Output a verbatim copy of the data, cut off after the line that contains "# link of the".

• **Entries with model source code**
.....
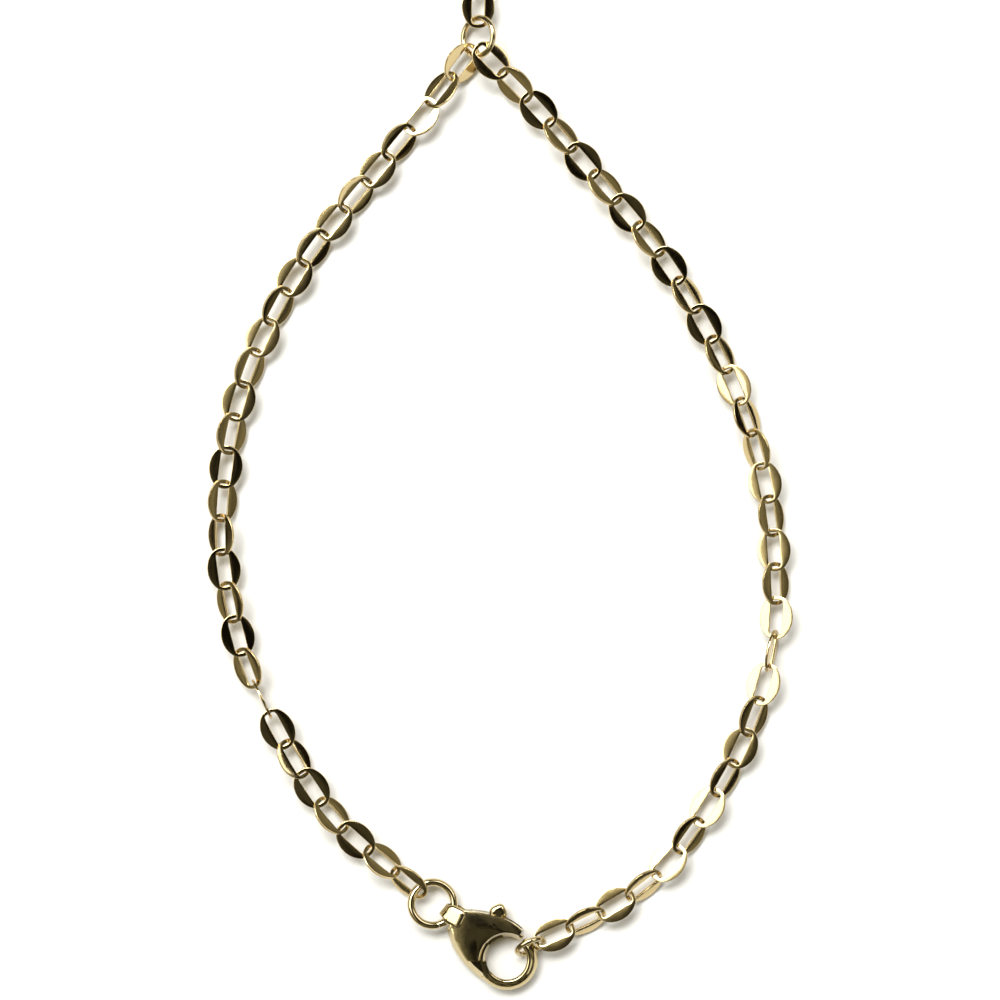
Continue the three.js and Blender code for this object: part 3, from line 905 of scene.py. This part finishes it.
# %% [markdown]
# ### The lamps
#
# A window is wide and soft, so each lamp is an area lamp, a metre away and turned towards the middle of
# the view. Its width and height decide at which leans a link shows it, and its watts how bright it is
# there. A sun lamp would light the table as well, but a mirror would show it only as a spark.

# %% The lamps
VIEW_CENTRE = Vector((0, -0.0432, 0))  # the middle of the view, over the wrist loop, in metres
LAMP_DISTANCE = 1.0


def lamp(name, azimuth, elevation, width, height, watts):
    """A soft white lamp that faces the middle of the view."""
    offset = direction(azimuth, elevation) * LAMP_DISTANCE
    bpy.ops.object.light_add(type="AREA", location=VIEW_CENTRE + offset)
    o = bpy.context.object
    o.name = o.data.name = name
    o.rotation_euler = offset.to_track_quat("Z", "Y").to_euler()
    o.data.shape = "RECTANGLE"
    o.data.size, o.data.size_y = width, height
    o.data.energy = watts
    print(f"{name}: {width} x {height} m, {watts} W")


# name, azimuth and elevation, width and height in metres, watts
lamp("back_window", 112, 58, 0.62, 0.34, 9.9)
lamp("left_window", *WINDOW, 0.70, 0.68, 3.7)
lamp("right_window", 45, 44, 0.70, 0.46, 2.3)
lamp("front_fill", 332, 40, 0.45, 0.4, 0.55)

# %% [markdown]
# ## The camera
#
# The camera looks straight down and takes in a square of 79 mm: the wrist loop, the clasp and the first
# link of the connector. A long lens keeps the view from widening towards its edges.

# %% Looking straight down
VIEW_SIZE = 79.0
LENS, SENSOR = 120.0, 36.0
bpy.ops.object.camera_add(location=VIEW_CENTRE + Vector((0, 0, VIEW_SIZE * LENS / SENSOR)) * MM
                          + Vector((0, 0, REST)) * MM)
camera = bpy.context.object
camera.data.lens, camera.data.sensor_width = LENS, SENSOR
camera.data.clip_start, camera.data.clip_end = 0.001, 20
bpy.context.scene.camera = camera
bpy.context.scene.view_settings.view_transform = "Standard"
print(f"camera: {LENS:.0f} mm lens, {camera.location.z / MM:.0f} mm above the table")

# %% [markdown]
# ## The sizes
#
# The outer box of the solids is printed. Each fine piece is about as large as the solid that it stands
# for.

# %% The sizes, and the end
print("CAD box, mm:", [[round(v / MM, 2) for v in corner] for corner in cad_box])
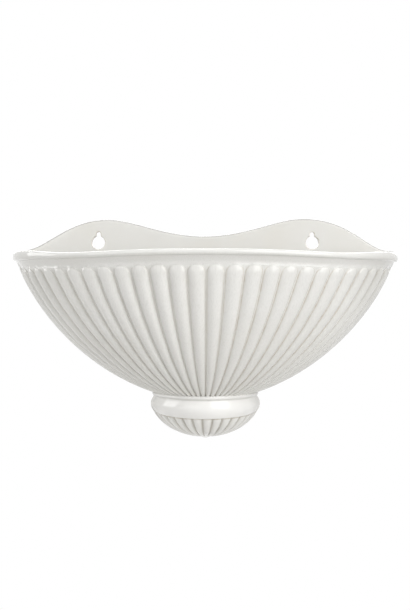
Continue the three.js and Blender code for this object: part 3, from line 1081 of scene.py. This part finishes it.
.....
• **Full response**
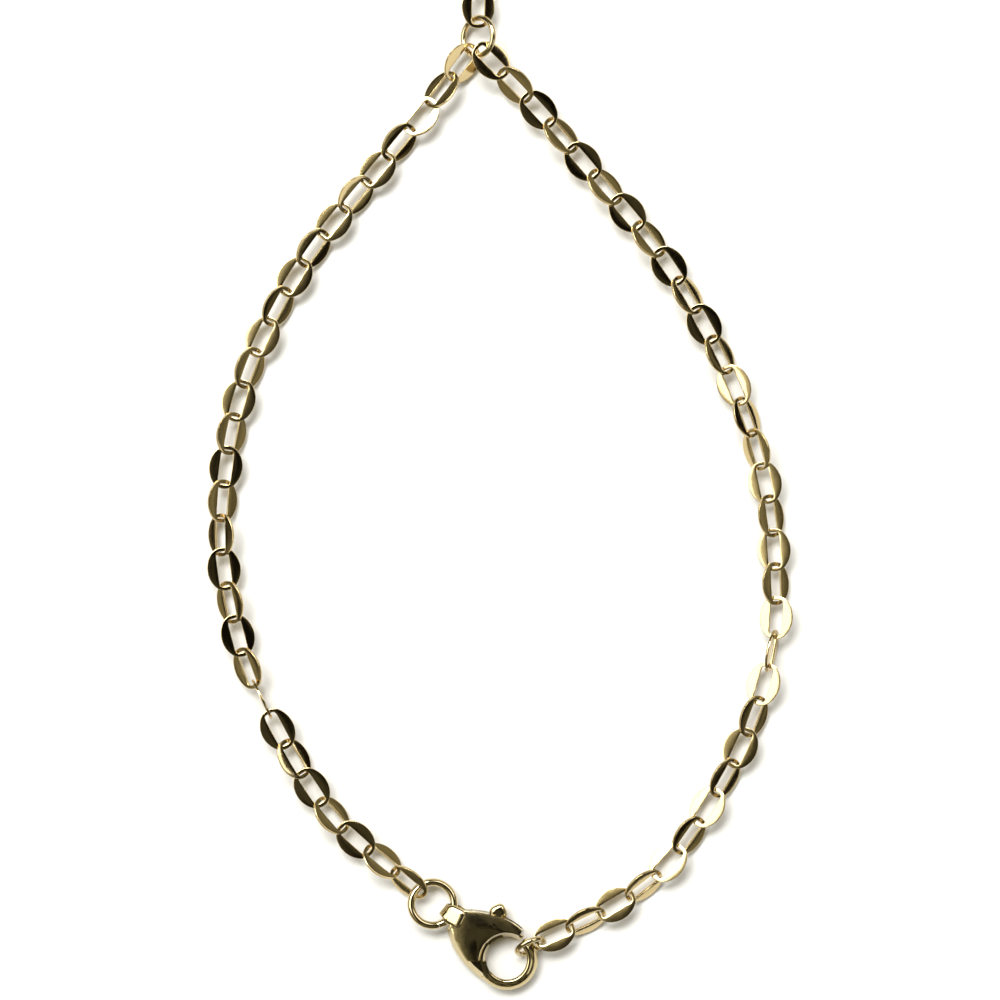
Continue the three.js and Blender code for this object: part 3, from line 905 of scene.py. This part finishes it.
# %% [markdown]
# ### The lamps
#
# A window is wide and soft, so each lamp is an area lamp, a metre away and turned towards the middle of
# the view. Its width and height decide at which leans a link shows it, and its watts how bright it is
# there. A sun lamp would light the table as well, but a mirror would show it only as a spark.

# %% The lamps
VIEW_CENTRE = Vector((0, -0.0432, 0))  # the middle of the view, over the wrist loop, in metres
LAMP_DISTANCE = 1.0


def lamp(name, azimuth, elevation, width, height, watts):
    """A soft white lamp that faces the middle of the view."""
    offset = direction(azimuth, elevation) * LAMP_DISTANCE
    bpy.ops.object.light_add(type="AREA", location=VIEW_CENTRE + offset)
    o = bpy.context.object
    o.name = o.data.name = name
    o.rotation_euler = offset.to_track_quat("Z", "Y").to_euler()
    o.data.shape = "RECTANGLE"
    o.data.size, o.data.size_y = width, height
    o.data.energy = watts
    print(f"{name}: {width} x {height} m, {watts} W")


# name, azimuth and elevation, width and height in metres, watts
lamp("back_window", 112, 58, 0.62, 0.34, 9.9)
lamp("left_window", *WINDOW, 0.70, 0.68, 3.7)
lamp("right_window", 45, 44, 0.70, 0.46, 2.3)
lamp("front_fill", 332, 40, 0.45, 0.4, 0.55)

# %% [markdown]
# ## The camera
#
# The camera looks straight down and takes in a square of 79 mm: the wrist loop, the clasp and the first
# link of the connector. A long lens keeps the view from widening towards its edges.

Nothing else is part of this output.